DISON: Well, good morning. This has been very challenging for the issue, Juan, because the government over here really not have been very much help to us. Most of the time, we have been approached for having — using really a strong way to direct ourselves. Our life was really feeling that when we was doing — getting the help we were needed for, and sometime we was looking for the help for.
CHLOE RASTATTER: Yeah, to kind of echo what Dison says, we’ve got, on the ground —
AMY GOODMAN: I also just want to say that our guests in Matamoros, in the camp, are wearing masks, so everyone should listen carefully. And, Chloe and Dison, when each of you speak, if you could move toward more the middle of the screen, I think it will be easier to hear you as you sit side by side.
CHLOE RASTATTER: Yeah. So, as Dison was saying, we’ve gotten very little government support on the ground with this transition. There was extreme cold in the camp this past week. The power outage has highly affected both the implementing of the website and the communication between the organizations and asylum seekers. So, there’s been a lot of questions. People were supposed to start crossing on Monday from the camp. That hasn’t happened. We’re not sure when it’s going to happen. The lawyers don’t know when it’s going to happen. They say MPP is over, but there’s a camp of a thousand people still here, and there’s 65,000 people who have been affected by this inhumane policy.
JUAN GONZÁLEZ: And in terms of the many people who are no longer in the camps, who originally applied for asylum but perhaps are no longer waiting in the camps, is there any — are there going to be any attempt to try to relocate them, either by groups, by civil society groups, or by the government itself, as far as you can tell?
CHLOE RASTATTER: Yeah. So, there are efforts. It’s quite complicated. Because people have been living in these conditions for two years, a lot of people have opted out to go home. A lot of people have crossed into the U.S. A lot of people have disappeared, and nobody knows where they’re going.
On top of that, although MPP is over, Title 42 is still being enacted. So we’re seeing effects of large migrations specifically in the Haitian population, but also with people from Central America, as well. They’re coming to our border. They’re getting stuck at the border in really dangerous conditions.
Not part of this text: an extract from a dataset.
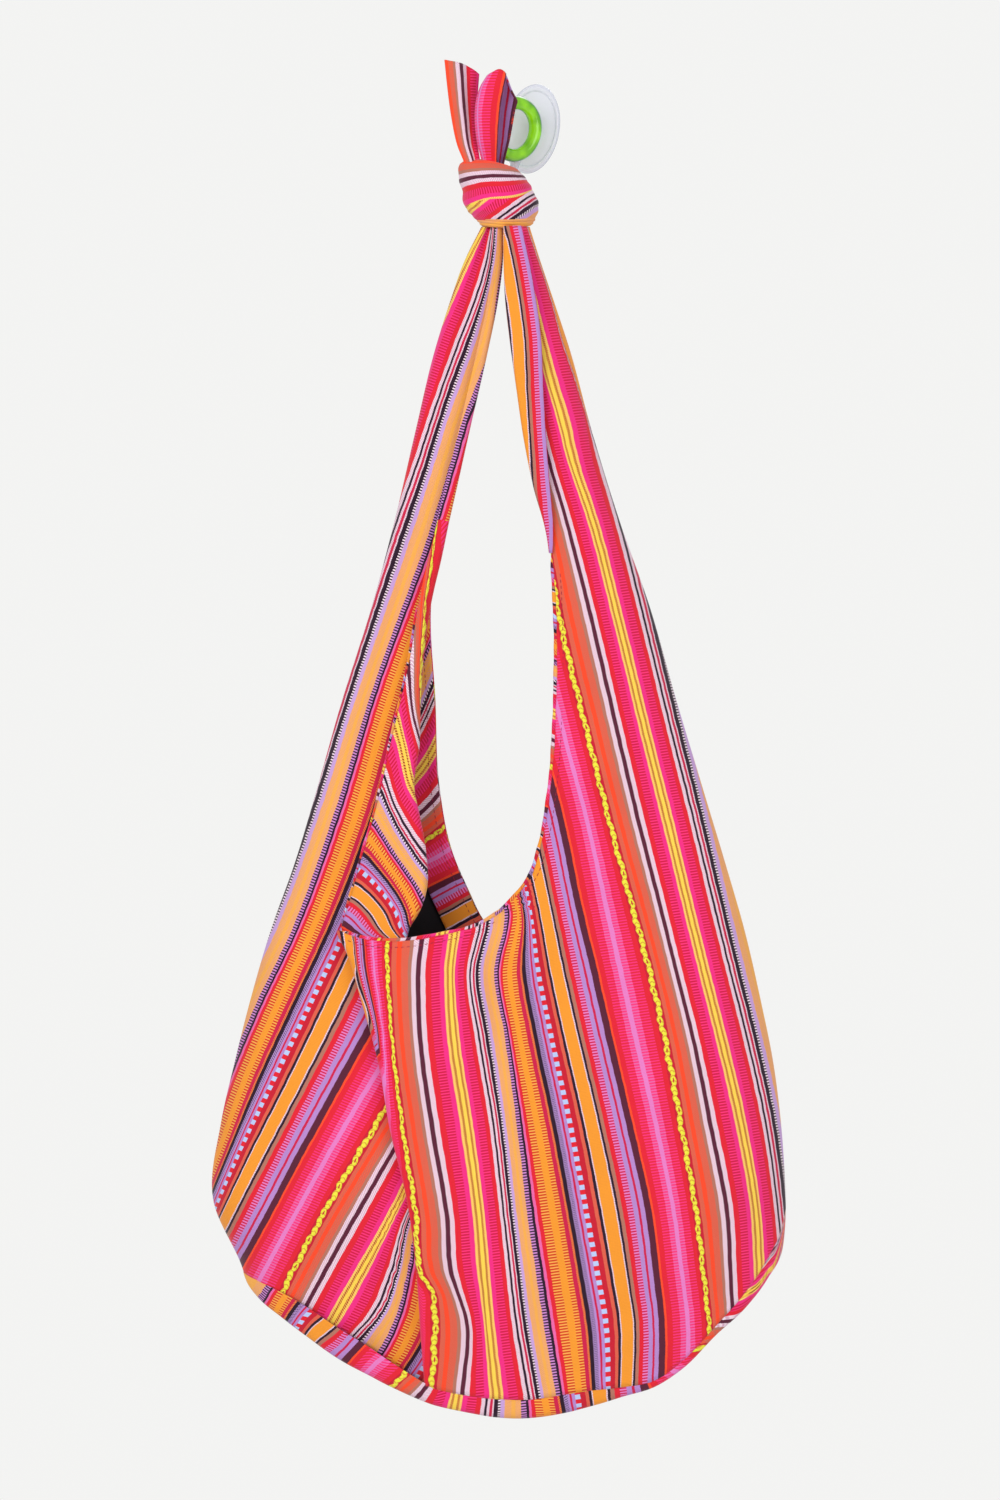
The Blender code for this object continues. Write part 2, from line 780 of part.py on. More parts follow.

It’s essentially stopping migration right at our border, causing a humanitarian crisis that can’t be addressed by who we have on the ground, because we have organizations who have been working with the people under MPP for two years. People have been living in absolutely terrible conditions, in extremely dangerous locations that are hard to reach for aid organizations. And then you have a huge influx of deportees coming in, and you have a huge influx of new migrants who are trying to come and cross but are being denied because of Title 42.
AMY GOODMAN: Chloe, just to understand, you said a huge number of deportees coming in. You mean people being deported from the United States, although —
CHLOE RASTATTER: Yeah.
AMY GOODMAN: — the Biden administration says they’re longer doing that.
CHLOE RASTATTER: Yes, exactly. We’re seeing deportees. And actually, the deportations that we’re seeing right now, at least at the Mexico border, is just creating a — it’s perpetuating the cycle of violence at the border, because a lot of the deportees are actually people who came to seek asylum and ended up being stuck at the border for so long in conditions that they could not stay longer at, cross into the U.S. and then get deported right back where they started. And once someone gets deported, they lose a lot of rights, and they lose access to services.
JUAN GONZÁLEZ: Yeah, I wanted to ask Valerie Gonzalez — you’ve been reporting on both sides of the border. Could you talk about the community opinion on the U.S. side of the border about the continuing problems in terms of asylum seekers seeking to come in? Because, obviously, there’s been a lot of attention since the last election that there was a rise in Trump voters along the counties in the Rio Grande Valley. I’m wondering if you could talk about public opinion on the U.S. side, even among — obviously, it’s a largely Mexican American community on the U.S. side.
VALERIE GONZALEZ: Yes. That was something that I think caught a lot of people off guard, was the amount of support that the previous president had along the border. And it’s obviously still there. The reasons, though, are different than what many may have suspected. For example, immigration is an issue that I think a lot of politicians believe that Mexican American voters are concerned with. And they are, to some extent. But largely, the people that were voting for President Trump were people who were concerned about their jobs, who were concerned about the oil fields. That’s what they were telling the Republican chair in Starr County, where they voted with the greatest margin, difference, from the previous presidential election to this one. They didn’t turn the county red, but they were very close. They also had significant gains in Uvalde County, which is the most populous county along the Rio Grande Valley border. And people are concerned about their jobs. They’re concerned about just making sure that they have enough money to bring food home and to sustain their families. And immigration was important, and the border wall was an issue that a lot of people along the border are affected by but are not equally concerned with. There are some people who are ardently opposed to it, and there are some ranch owners who work with the government and cooperate.
But the perception of those on the other side, I think that those sympathize a lot with the people who are stuck in Matamoros, because we all know — we all know how dangerous it is to cross into Mexico. And it’s particularly more unsafe if you are an immigrant, if you are suspected to be there and are not from the community. Then it’s a whole lot more dangerous for you, because you are preyed upon. But I think we all understand along the border that it’s different on the Mexican side. But initially, when MPP started, I talked to the city manager for Brownsville and asked him what he thought about what the effect might be to a city along the border, because when we have asylum seekers who are coming in, influx or in large —
AMY GOODMAN: We have 10 seconds, Valerie.
VALERIE GONZALEZ: When we have a lot of — a number of people coming into the border, they will cross through border counties or border cities. And the city manager then said that it would at least give them some reprieve, some financial reprieve, which they have seen and are now reexperiencing again.
AMY GOODMAN: Dison, I want to give you the last word, and we only have another 10 seconds. You’ve been there for two years. What gives you hope?
DISON: I’m a Christian. I’m a real faithful Christian. I preach the gospel of Jesus Christ. And I’m trying to support the moral of everybody over here. And my faith tell me we can make it to the United States. And we pray a lot to the president to be changed. So, really, we have that goal made, and now we have the Joe Biden administration. And I believe that he was over here in the beginning of this camp.
AMY GOODMAN: Well, we’re going to have to leave it there, but we’ll continue to cover this story, of course. Dison, asylum seeker, and as well as Valerie Gonzalez, I thank you both for being with us, and Chloe Rastatter. I’m Amy Goodman, with Juan González. Stay safe.